Organic food sales in the UK exceeded £1 billion in the past year, new figures show.
The amount spent on pesticide-free goods sold in shops rose by 9.3 per cent.
Dairy goods and fresh produce were the biggest sellers, according to market analysts TNS Worldpanel.
Milk and meat
Milk made up 19 per cent of total organic growth, while sales of organic meat, fish and poultry increased 11.5 per cent.
Alcohol is also doing well, with sales of organic varieties up 13.6 per cent to £24 million.
In the last year more than 20 million British households bought organic products with 1.6 million doing so for the first time.

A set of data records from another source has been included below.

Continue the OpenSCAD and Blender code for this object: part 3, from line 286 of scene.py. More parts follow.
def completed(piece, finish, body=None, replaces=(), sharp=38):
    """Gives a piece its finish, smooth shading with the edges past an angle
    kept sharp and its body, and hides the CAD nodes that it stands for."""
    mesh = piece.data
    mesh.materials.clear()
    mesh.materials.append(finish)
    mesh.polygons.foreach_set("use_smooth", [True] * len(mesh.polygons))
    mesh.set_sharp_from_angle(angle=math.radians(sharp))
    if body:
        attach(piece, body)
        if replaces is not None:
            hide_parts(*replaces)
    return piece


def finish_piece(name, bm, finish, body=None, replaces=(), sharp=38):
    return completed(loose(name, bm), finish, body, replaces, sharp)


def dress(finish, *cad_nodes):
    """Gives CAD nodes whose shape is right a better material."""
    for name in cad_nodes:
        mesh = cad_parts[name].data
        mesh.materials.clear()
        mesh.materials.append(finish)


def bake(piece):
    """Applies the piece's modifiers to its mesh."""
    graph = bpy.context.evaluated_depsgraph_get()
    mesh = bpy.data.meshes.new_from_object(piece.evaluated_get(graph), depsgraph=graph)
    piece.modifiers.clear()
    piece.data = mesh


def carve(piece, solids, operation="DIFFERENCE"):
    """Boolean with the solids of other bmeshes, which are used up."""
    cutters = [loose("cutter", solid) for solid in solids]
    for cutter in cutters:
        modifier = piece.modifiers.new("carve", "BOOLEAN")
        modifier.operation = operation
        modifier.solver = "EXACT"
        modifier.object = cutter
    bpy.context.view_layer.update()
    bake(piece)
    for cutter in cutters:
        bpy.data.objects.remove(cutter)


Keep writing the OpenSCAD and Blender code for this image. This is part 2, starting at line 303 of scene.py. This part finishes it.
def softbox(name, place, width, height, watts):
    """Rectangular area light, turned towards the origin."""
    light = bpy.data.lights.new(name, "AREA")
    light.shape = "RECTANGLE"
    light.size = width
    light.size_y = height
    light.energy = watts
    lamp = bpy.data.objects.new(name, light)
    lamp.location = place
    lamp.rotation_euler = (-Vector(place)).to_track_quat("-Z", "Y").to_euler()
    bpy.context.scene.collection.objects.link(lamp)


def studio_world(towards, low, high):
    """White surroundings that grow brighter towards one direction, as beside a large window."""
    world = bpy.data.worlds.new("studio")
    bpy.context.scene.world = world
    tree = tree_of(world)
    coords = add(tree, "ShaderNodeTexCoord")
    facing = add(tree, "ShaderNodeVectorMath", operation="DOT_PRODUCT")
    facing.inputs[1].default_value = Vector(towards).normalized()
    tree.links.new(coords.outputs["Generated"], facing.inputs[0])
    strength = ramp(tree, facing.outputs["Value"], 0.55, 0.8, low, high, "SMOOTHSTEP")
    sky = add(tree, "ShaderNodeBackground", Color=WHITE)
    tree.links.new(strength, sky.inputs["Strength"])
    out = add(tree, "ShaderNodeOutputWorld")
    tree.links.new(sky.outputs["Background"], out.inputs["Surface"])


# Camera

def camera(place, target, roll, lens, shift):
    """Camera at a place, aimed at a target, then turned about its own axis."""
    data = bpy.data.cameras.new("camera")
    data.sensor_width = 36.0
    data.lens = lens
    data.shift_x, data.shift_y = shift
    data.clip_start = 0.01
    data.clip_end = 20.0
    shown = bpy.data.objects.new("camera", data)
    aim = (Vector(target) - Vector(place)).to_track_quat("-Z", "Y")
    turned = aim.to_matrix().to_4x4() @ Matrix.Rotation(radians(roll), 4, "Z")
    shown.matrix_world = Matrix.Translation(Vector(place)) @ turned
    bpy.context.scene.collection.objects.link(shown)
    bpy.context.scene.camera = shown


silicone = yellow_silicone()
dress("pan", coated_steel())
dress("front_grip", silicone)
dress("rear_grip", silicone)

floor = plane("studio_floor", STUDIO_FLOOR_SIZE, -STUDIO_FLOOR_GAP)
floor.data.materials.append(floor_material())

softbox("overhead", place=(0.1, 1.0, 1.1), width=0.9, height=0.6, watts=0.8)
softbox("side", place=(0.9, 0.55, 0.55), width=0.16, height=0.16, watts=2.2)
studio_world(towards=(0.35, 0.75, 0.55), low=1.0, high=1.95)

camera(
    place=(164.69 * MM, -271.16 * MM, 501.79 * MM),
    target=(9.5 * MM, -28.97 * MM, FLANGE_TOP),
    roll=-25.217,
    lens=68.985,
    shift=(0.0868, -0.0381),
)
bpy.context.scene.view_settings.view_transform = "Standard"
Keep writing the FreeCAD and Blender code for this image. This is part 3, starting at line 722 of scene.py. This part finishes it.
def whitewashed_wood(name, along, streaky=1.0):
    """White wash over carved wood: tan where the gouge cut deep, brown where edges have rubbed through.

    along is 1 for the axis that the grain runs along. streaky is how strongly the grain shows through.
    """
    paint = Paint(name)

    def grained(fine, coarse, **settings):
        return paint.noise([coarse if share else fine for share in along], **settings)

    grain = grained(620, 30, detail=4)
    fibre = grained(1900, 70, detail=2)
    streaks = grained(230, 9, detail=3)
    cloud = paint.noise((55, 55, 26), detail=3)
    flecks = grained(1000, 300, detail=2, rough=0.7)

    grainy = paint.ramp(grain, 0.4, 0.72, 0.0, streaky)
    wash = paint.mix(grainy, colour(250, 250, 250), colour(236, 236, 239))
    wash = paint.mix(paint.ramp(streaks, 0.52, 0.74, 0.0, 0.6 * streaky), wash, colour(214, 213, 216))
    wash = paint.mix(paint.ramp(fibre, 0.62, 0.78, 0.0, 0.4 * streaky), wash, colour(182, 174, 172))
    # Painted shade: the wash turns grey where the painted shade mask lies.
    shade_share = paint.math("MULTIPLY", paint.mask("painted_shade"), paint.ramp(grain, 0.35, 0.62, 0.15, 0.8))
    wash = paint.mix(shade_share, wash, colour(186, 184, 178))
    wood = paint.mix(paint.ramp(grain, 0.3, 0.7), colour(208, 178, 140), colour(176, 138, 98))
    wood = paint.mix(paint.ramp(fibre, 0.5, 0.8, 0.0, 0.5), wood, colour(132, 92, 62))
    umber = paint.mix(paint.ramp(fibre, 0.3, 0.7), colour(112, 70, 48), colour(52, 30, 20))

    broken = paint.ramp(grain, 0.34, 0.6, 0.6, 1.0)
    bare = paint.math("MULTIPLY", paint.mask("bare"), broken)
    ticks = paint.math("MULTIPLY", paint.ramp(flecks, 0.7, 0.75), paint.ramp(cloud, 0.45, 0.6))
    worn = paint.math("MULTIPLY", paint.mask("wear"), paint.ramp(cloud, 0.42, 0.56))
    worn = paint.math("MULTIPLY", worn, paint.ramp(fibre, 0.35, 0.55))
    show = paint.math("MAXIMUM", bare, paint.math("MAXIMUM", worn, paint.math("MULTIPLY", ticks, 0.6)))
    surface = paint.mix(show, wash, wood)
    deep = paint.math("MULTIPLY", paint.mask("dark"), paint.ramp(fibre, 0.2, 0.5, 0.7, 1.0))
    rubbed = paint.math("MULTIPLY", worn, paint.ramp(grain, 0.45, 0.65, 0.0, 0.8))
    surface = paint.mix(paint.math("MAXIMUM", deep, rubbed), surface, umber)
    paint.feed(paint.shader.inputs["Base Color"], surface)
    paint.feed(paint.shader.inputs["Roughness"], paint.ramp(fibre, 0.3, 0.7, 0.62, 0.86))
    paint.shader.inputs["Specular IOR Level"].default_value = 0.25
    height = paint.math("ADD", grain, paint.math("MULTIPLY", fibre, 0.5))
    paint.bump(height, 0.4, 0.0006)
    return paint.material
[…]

TNS Worldpanel spokesman William Marks told trade magazine The Grocer: ‘Upmarket households continue to dominate the consumer profile of organic buyers, accounting for two-thirds of all purchasing.’
Shoppers in London and the South East are the biggest fans of organic produce, accounting for 43 per cent of all sales.
But a shortage of British supply may be slowing the overall growth rate of organic sales and lead to more imported produce, according to The Grocer magazine.
Organic still only makes up around 0.7 per cent of the total British food and drink market.
Total organic sales were £1.028 billion in the year to March 25, 2007.
But the sales growth rate slowed to nearly half that of the previous year – possibly due to limited supplies, The Grocer said.
The TNS Worldpanel data comes from an ongoing survey of the take-home purchasing habits of 20,000 British households.